O cerne da questão dos autos cinge-se em saber se o mero fato de ter sido atribuído a existência de álcool no sangue do segurado falecido, no momento do acidente, é suficiente ou não para excluir o dever da Apelante de pagar a indenização referente ao Seguro de Vida deixado pelo contratante Moabson Wagner Diniz Aquino (de cujus).

Registro, desde logo, que estamos diante de uma relação de consumo amparada na Lei nº 8.078/90, o Código de Defesa do Consumidor (CDC). Em razão disso, a relação jurídica ora discutida deve ser analisada sob o enfoque do CDC.

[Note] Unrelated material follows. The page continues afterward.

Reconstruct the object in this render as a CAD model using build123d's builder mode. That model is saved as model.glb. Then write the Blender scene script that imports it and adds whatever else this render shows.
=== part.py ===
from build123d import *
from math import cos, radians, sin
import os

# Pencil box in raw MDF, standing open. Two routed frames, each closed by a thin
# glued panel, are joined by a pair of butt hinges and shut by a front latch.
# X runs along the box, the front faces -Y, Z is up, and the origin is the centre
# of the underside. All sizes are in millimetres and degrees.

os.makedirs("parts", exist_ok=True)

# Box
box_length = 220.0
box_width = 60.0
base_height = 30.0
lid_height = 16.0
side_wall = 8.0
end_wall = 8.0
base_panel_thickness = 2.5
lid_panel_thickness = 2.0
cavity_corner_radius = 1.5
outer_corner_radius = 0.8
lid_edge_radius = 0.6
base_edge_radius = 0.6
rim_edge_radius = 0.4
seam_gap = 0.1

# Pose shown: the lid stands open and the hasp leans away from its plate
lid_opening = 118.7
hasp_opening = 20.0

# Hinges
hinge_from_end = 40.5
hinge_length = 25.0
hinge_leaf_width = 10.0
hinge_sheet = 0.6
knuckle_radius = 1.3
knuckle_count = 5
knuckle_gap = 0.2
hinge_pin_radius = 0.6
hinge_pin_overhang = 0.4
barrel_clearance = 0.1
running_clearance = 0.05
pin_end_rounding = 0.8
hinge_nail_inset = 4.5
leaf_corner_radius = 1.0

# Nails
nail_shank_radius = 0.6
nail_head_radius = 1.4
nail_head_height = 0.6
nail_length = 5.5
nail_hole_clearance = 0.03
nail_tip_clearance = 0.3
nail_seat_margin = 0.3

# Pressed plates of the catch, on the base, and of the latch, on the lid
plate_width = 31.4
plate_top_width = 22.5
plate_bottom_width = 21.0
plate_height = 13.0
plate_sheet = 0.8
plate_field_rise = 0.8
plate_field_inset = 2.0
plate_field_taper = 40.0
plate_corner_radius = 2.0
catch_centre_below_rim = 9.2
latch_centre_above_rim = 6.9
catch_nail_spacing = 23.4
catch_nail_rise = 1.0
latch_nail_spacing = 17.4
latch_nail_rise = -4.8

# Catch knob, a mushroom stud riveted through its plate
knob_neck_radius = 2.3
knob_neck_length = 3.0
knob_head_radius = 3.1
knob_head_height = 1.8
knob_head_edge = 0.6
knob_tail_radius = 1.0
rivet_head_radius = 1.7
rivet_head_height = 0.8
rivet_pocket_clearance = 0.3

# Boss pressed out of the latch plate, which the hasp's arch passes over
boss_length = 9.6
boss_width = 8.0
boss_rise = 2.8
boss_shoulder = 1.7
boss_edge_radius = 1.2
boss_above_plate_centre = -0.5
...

Pelo que consta dos autos, os Apelados são beneficiários de um seguro de vida pago por Moabson Wagner Diniz Aquino (id. 8014702 - Pág. 33), falecido em um acidente automobilístico. Bem assim, colacionaram os documentos solicitados pela seguradora, porém a Recorrente negou o pagamento da indenização alegando, em síntese, que o contratante, no momento do acidente, estava sob o efeito de álcool.

Pois bem. Sobre o tema, o artigo 768 do Código Civil dispõe que "O segurado perderá o direito à garantia se agravar intencionalmente o risco objeto do contrato".

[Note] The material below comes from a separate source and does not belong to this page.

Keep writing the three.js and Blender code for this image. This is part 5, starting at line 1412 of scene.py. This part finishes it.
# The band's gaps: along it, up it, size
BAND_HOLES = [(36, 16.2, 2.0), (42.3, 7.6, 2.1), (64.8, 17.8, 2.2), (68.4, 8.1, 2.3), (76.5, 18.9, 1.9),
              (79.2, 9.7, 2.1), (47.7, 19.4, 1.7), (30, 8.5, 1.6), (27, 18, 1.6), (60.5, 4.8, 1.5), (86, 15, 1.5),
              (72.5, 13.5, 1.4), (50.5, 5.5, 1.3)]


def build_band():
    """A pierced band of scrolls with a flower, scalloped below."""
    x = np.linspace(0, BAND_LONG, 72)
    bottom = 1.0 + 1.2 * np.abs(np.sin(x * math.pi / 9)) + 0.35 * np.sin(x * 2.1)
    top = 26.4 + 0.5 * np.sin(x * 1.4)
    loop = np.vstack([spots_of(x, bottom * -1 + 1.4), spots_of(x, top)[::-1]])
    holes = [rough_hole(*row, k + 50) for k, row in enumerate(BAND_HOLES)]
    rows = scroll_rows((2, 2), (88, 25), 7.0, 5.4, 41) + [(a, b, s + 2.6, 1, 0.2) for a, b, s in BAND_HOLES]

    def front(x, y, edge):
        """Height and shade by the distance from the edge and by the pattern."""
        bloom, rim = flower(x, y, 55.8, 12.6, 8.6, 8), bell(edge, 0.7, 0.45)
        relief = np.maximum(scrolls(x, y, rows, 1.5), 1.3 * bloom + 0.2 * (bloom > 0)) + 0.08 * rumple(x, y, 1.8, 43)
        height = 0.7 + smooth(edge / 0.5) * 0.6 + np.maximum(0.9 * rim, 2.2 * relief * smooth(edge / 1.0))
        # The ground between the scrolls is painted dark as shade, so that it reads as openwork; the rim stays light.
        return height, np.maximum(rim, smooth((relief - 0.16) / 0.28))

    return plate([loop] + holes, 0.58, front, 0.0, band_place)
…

Todavia, na espécie, trata-se de um seguro de vida, no qual a suposta embriaguez do segurado, por si só, não agrava o risco do seguro, a não ser que haja provas do nexo causal entre a ingestão da bebida alcoólica e o sinistro, digo isso com base no julgado do Superior Tribunal de Justiça, que evidencio:

"RECURSO ESPECIAL. CIVIL. NEGATIVA DE PRESTAÇÃO JURISDICIONAL. NÃO OCORRÊNCIA. SEGURO DE VIDA. ACIDENTE DE TRÂNSITO. CAUSA DO SINISTRO. EMBRIAGUEZ DO SEGURADO. MORTE ACIDENTAL. AGRAVAMENTO DO RISCO. DESCARACTERIZAÇÃO. DEVER DE INDENIZAR DA SEGURADORA. ESPÉCIE SECURITÁRIA. COBERTURA AMPLA. CLÁUSULA DE EXCLUSÃO. ABUSIVIDADE. SEGURO DE AUTOMÓVEL. TRATAMENTO DIVERSO.

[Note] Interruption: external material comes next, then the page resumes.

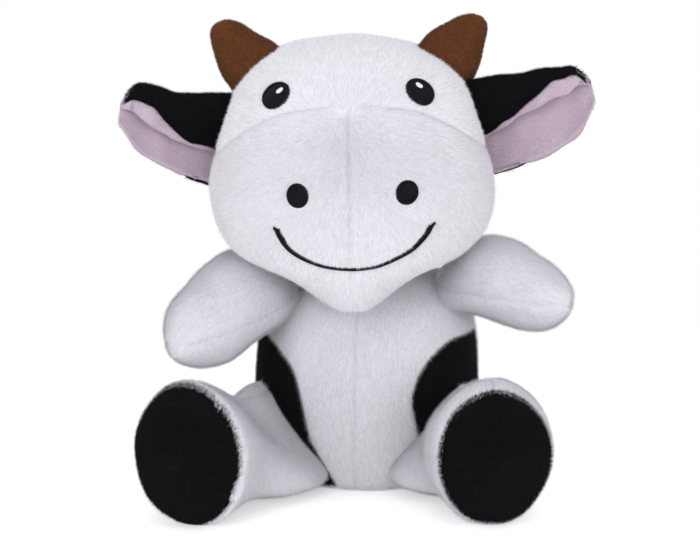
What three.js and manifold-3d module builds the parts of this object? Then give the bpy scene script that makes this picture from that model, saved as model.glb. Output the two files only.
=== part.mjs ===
// A sitting plush cow, sewn from short-pile panels over stuffing.
// Millimetres, +Z up. The origin is the middle of the seat's underside, the cow faces -Y,
// and left and right are those of someone who looks at its face, so left is -X.

import * as THREE from 'three';
import { mergeVertices } from 'three/addons/utils/BufferGeometryUtils.js';
import Module from 'manifold-3d';

const wasm = await Module();
wasm.setup();

// Driving sizes

const skin = 1.6;
const seamGap = 0.3;
const fillGap = 1;
const overrun = 20;
const weldReach = 0.0005;
const floorFlat = 0.5;
const motionGap = 0.8;
const socketGap = 0.9;

const torsoWidth = 101;
const torsoFore = 45;
const torsoAft = 45;
const torsoHeight = 98;
const torsoTurnAngle = -8;
const seatPanelRise = 3.4;
const pouchHeight = 16;

const headWidth = 122;
const headFore = 71;
const headAft = 52;
const headHeight = 111.5;
const headPlaceShares = [-0.1089, -0.1111, 0.88265];
const headTurnAngle = -1.2;
const headLeanAngle = -1.5;
const sideSeamY = 6;

const neckRadius = 17;
const neckPivotShares = [-0.1089, -0.0889, 0.9898];
const nodClearAngles = [-10, 6];
const headLimitAngles = [[-10, 1.5], [0, 1.5], [10, 1.5], [0, 0]];

const armLengthLeft = 47;
const armLengthRight = 44.5;
const armRadiusLeft = 18;
const armRadiusRight = 17;
const armRootRadius = 10;
const shoulderLeftShares = [-0.7129, -0.2889, 0.898];
const shoulderRightShares = [0.7129, -0.3111, 0.9184];
const armAimLeft = [-36, -29, -10];
const armAimRight = [38, -24, -2];
const armAnglesLeft = [-3, 14];
const armAnglesRight = [-4, 16];
const shoulderAxis = [0, 1, 0];

const legLength = 84.5;
const footHalfWidth = 25.5;
const footHalfHeight = 30.5;
const hipRadius = 16;
const hipHeight = 24;
const hipLeftShares = [-0.8119, -0.3333];
const hipRightShares = [0.7129, -0.2667];
const legTurnAngleLeft = 24;
const legTurnAngleRight = 11;
const legAngles = [-9, 6];
const rootFlare = 1.1;
const rootFlareShares = [0.3, 0.8];
const soleStartShare = 0.985;

const hornLength = 27;
const hornHalfWidth = 14;
const hornHalfDepth = 10;
const hornSink = 4;
const hornLeftShares = [-0.677, 0, 0.8816];
const hornRightShares = [0.677, 0, 0.8816];
const hornSplayAngle = 38.4;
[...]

1. Cinge-se a controvérsia a definir se é devida indenização securitária decorrente de contrato de seguro de vida quando o acidente que vitimou o segurado decorreu de seu estado de embriaguez.

2. No contrato de seguro, em geral, conforme a sua modalidade, é feita a enumeração dos riscos excluídos no lugar da enumeração dos riscos garantidos, o que delimita o dever de indenizar da seguradora. 3. As diferentes espécies de seguros são reguladas pelas cláusulas das respectivas apólices, que, para serem idôneas, não devem contrariar disposições legais nem a finalidade do contrato.

4. O ente segurador não pode ser obrigado a incluir na cobertura securitária todos os riscos de uma mesma natureza, já que deve possuir liberdade para oferecer diversos produtos oriundos de estudos técnicos, pois quanto maior a periculosidade do risco, maior será o valor do prêmio. 5. É lícita, no contrato de seguro de automóvel, a cláusula que prevê a exclusão de cobertura securitária para o acidente de trânsito (sinistro) advindo da embriaguez do segurado que, alcoolizado, assumiu a direção do veículo. Configuração do agravamento essencial do risco contratado, a afastar a indenização securitária. Precedente da Terceira Turma.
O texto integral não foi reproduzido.